The Idea of Jharkhand: Who Cares about a Jharkhand State?

Alpa Shah, University of London

The Jharkhand movement is acclaimed to be the oldest autonomy movement in post-independence India. The demand was for the formation of a separate Jharkhand state within the constitutional framework of independent India. Its basis was that the adivasi populations of the state had long been internally colonized and exploited by the caste Hindu Bihar State and that given their autonomous cultural identity, they should have the right to an indigenous, tribal or adivasi state. Jharkhand eventually became a separate state on 15 November 2000, the day I arrived in India for fieldwork. To my surprise not more than 50 kilometers from the celebrations in Jharkhand’s capital Ranchi, I found people of the Munda tribe who not only did not know that Jharkhand had gained independence, but who also did not care.

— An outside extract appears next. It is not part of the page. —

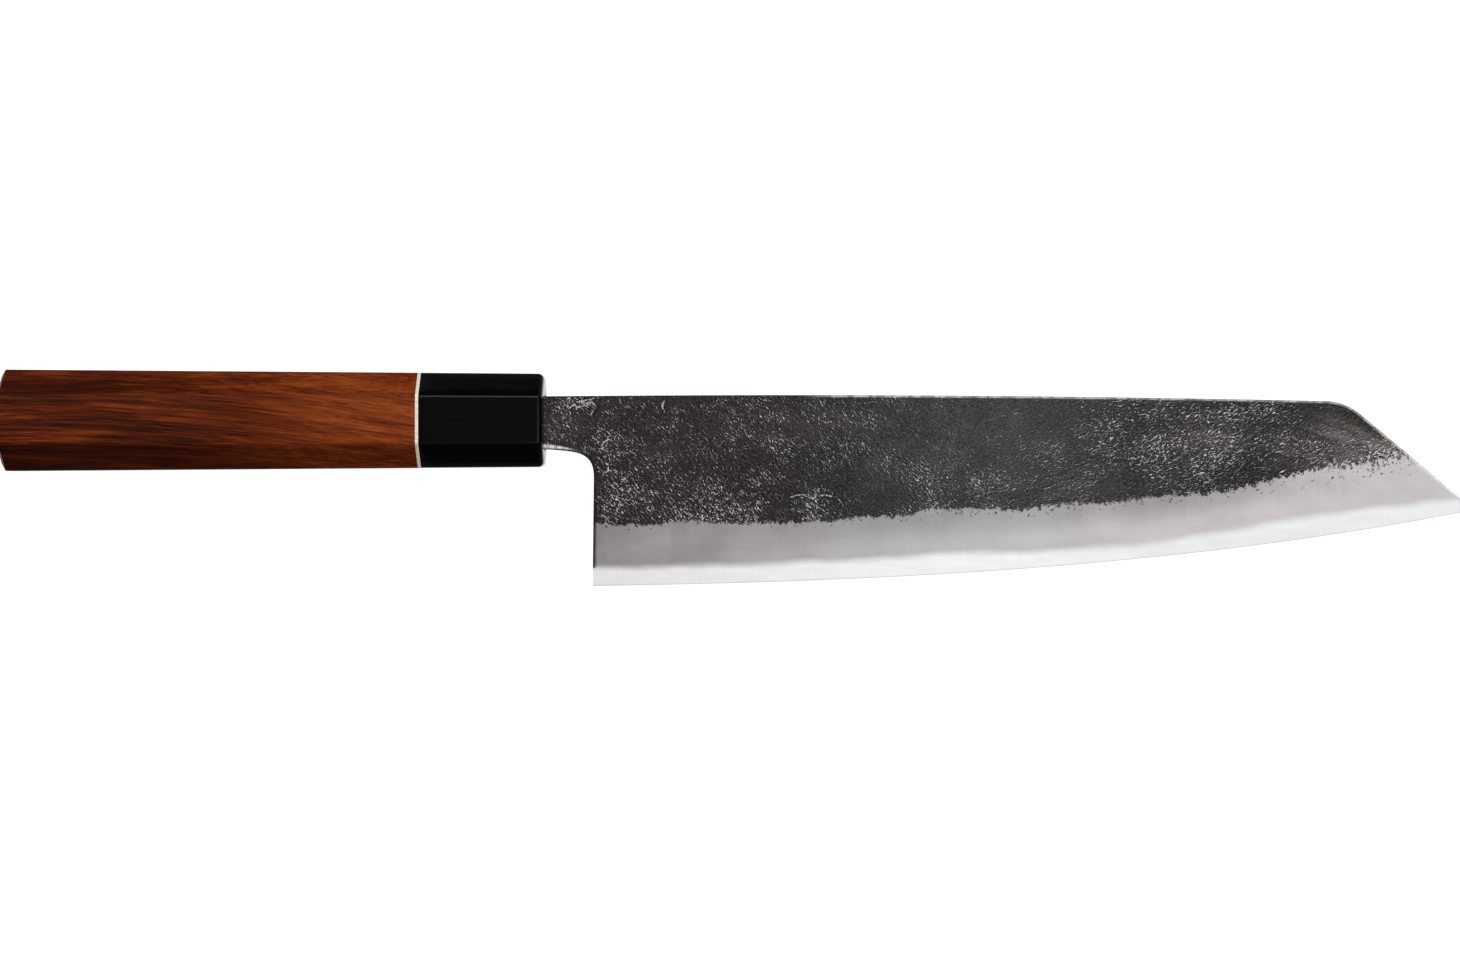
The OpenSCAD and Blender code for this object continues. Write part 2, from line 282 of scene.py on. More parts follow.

There is a line of recent thinking that argues that nationalism is a product of modernity. These arguments rightly remind us to be skeptical of the claims for a Jharkhand state being formed on the idea of a bounded and distinct indigenous cultural identity, that is almost an ‘archaic survival’ from a remote age. This paper turns to the Munda’s lack of concern with the formation of Jharkhand State to explore how the ‘idea of Jharkhand’ is a specifically political phenomenon, a project of a local political elite. In doing so, it explores the relationship between politics, ethno-regionalism, and the state.